[start of INFORMATION GIVEN]
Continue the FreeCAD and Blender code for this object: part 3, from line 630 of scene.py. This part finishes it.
[end of INFORMATION GIVEN]
[start of INFORMATION GIVEN]
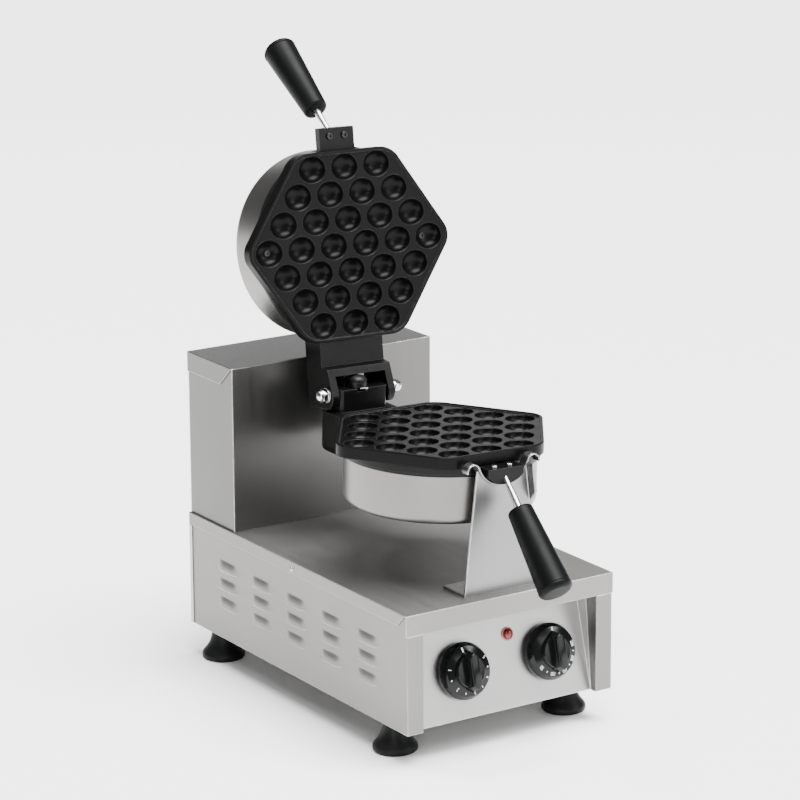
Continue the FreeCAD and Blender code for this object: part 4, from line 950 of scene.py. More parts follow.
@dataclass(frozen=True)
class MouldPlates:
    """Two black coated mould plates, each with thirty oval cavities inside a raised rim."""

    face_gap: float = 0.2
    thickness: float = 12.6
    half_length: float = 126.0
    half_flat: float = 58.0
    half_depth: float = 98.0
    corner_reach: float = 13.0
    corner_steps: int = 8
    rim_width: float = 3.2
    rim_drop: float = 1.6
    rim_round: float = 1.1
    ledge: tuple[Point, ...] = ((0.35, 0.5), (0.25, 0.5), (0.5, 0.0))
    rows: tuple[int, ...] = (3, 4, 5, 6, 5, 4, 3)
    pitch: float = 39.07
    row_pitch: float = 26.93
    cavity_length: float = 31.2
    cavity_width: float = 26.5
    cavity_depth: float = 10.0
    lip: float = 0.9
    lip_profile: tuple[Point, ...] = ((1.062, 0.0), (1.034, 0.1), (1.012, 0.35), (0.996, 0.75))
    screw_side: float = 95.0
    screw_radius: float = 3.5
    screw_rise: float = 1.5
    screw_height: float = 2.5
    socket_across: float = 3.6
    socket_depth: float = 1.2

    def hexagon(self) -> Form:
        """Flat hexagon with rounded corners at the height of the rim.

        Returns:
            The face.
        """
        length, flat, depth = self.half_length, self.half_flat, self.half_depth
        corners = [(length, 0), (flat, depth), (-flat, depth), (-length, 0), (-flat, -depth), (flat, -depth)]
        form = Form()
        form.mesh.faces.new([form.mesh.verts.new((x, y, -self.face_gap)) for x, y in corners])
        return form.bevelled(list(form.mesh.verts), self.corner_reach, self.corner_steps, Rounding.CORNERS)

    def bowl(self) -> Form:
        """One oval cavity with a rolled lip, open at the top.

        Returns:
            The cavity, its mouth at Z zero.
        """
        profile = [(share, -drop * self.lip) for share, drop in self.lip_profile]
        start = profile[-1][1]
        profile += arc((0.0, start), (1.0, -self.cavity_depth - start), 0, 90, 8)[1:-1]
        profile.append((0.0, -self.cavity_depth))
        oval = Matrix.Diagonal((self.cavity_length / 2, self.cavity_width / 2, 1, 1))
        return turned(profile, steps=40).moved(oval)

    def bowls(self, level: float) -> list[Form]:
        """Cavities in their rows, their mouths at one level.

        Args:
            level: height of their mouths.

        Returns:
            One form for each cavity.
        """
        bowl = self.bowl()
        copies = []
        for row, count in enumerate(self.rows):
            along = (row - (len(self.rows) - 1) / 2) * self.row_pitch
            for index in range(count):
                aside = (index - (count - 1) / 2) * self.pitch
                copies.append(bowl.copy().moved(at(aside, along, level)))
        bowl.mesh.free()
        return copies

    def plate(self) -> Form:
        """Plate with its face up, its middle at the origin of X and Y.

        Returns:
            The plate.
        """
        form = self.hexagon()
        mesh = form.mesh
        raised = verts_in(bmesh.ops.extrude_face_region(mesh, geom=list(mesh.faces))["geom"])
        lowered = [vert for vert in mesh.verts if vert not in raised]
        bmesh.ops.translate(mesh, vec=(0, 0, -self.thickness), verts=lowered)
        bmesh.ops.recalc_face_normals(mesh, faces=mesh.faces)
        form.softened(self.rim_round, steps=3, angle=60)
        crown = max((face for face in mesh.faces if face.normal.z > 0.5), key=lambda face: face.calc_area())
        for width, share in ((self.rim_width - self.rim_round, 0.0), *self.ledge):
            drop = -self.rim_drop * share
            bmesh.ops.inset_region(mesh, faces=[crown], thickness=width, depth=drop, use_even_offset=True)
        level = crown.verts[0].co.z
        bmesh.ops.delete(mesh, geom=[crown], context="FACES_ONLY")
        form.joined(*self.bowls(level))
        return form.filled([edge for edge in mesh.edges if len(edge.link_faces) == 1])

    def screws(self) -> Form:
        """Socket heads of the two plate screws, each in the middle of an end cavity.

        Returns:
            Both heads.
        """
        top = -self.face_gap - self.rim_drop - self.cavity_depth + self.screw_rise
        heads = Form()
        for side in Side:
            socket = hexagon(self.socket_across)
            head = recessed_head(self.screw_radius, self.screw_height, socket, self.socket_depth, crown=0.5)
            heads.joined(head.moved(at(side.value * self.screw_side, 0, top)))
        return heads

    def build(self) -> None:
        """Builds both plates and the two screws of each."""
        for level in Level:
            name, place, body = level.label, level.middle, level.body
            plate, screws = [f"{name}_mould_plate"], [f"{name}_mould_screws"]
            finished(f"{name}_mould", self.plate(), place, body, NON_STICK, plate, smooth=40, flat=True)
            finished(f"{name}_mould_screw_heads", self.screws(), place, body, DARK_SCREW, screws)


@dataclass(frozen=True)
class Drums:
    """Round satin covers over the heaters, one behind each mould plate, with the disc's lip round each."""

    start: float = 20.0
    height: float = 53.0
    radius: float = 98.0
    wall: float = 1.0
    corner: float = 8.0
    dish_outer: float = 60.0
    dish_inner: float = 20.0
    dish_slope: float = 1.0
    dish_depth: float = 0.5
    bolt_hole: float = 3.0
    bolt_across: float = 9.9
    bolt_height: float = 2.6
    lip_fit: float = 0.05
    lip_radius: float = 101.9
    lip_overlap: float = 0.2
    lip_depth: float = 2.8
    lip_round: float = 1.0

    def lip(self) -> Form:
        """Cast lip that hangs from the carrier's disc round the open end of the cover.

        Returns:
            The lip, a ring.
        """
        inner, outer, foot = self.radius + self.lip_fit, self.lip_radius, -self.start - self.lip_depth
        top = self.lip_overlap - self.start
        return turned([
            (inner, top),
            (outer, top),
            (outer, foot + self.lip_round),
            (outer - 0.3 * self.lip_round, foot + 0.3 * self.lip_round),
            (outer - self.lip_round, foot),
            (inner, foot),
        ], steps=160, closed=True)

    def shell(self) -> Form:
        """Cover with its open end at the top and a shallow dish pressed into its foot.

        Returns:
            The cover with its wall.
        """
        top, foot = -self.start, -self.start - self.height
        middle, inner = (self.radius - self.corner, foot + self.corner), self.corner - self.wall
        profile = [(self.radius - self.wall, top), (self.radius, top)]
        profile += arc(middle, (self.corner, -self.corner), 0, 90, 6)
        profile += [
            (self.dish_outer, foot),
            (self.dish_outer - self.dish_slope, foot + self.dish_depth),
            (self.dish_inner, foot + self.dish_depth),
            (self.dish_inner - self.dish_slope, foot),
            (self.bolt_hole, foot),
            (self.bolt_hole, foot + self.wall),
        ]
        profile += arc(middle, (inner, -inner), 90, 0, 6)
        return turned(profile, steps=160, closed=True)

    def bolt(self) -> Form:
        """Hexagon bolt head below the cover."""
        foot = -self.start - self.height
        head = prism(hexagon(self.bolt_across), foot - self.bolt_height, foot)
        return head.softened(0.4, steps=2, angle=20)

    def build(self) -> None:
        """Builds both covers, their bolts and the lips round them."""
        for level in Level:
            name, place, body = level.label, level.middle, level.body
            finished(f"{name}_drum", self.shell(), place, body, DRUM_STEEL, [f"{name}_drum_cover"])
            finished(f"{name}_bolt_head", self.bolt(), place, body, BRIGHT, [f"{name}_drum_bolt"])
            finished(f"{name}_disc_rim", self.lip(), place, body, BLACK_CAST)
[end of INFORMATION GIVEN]
[start of INFORMATION GIVEN]
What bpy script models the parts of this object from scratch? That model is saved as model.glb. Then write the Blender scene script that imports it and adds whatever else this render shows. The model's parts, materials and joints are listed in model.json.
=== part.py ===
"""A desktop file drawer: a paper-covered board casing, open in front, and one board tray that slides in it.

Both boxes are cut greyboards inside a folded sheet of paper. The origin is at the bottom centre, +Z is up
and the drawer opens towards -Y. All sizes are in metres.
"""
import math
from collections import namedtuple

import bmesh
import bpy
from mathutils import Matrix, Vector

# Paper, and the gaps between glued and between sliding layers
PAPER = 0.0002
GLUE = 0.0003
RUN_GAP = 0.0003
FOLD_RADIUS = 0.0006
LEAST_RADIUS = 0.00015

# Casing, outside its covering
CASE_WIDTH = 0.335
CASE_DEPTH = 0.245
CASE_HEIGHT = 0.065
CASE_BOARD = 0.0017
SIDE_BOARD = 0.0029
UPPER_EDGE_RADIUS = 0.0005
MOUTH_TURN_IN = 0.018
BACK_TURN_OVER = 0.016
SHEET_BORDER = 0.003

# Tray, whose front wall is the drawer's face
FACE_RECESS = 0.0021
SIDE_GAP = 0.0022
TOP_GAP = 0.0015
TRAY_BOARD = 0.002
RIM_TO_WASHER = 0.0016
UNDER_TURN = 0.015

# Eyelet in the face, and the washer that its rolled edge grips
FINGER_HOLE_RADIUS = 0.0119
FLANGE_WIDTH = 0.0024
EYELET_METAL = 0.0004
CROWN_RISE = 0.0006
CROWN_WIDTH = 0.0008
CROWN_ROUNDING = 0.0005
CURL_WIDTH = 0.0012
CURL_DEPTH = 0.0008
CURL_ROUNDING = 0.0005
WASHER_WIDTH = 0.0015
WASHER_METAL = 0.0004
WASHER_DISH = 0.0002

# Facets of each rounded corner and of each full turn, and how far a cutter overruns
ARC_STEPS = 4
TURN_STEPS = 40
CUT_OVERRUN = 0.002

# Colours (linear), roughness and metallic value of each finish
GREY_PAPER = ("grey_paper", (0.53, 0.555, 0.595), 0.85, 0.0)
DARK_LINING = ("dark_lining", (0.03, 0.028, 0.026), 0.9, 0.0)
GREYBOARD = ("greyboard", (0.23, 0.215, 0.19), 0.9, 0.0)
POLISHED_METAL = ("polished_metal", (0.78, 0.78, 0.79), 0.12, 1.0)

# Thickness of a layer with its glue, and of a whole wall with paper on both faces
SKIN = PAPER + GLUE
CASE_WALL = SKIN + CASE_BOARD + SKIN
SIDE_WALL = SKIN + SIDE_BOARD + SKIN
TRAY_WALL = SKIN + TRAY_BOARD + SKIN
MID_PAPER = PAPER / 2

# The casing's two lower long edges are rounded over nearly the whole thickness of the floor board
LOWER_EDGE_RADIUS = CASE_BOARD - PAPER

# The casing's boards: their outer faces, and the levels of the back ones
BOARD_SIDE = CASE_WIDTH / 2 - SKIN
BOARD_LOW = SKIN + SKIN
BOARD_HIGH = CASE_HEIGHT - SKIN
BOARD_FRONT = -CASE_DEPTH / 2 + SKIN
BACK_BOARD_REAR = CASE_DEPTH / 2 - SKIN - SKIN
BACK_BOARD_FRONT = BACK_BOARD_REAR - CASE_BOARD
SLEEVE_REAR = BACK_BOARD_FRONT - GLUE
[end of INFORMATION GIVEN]
→ **EXERCISE GOAL**
Give back exactly the lines running from the line that contains "More parts follow." through the line that contains "black coated mould", and nothing outside them.

→ **TASK OUTPUT**
Continue the FreeCAD and Blender code for this object: part 4, from line 950 of scene.py. More parts follow.
@dataclass(frozen=True)
class MouldPlates:
    """Two black coated mould plates, each with thirty oval cavities inside a raised rim."""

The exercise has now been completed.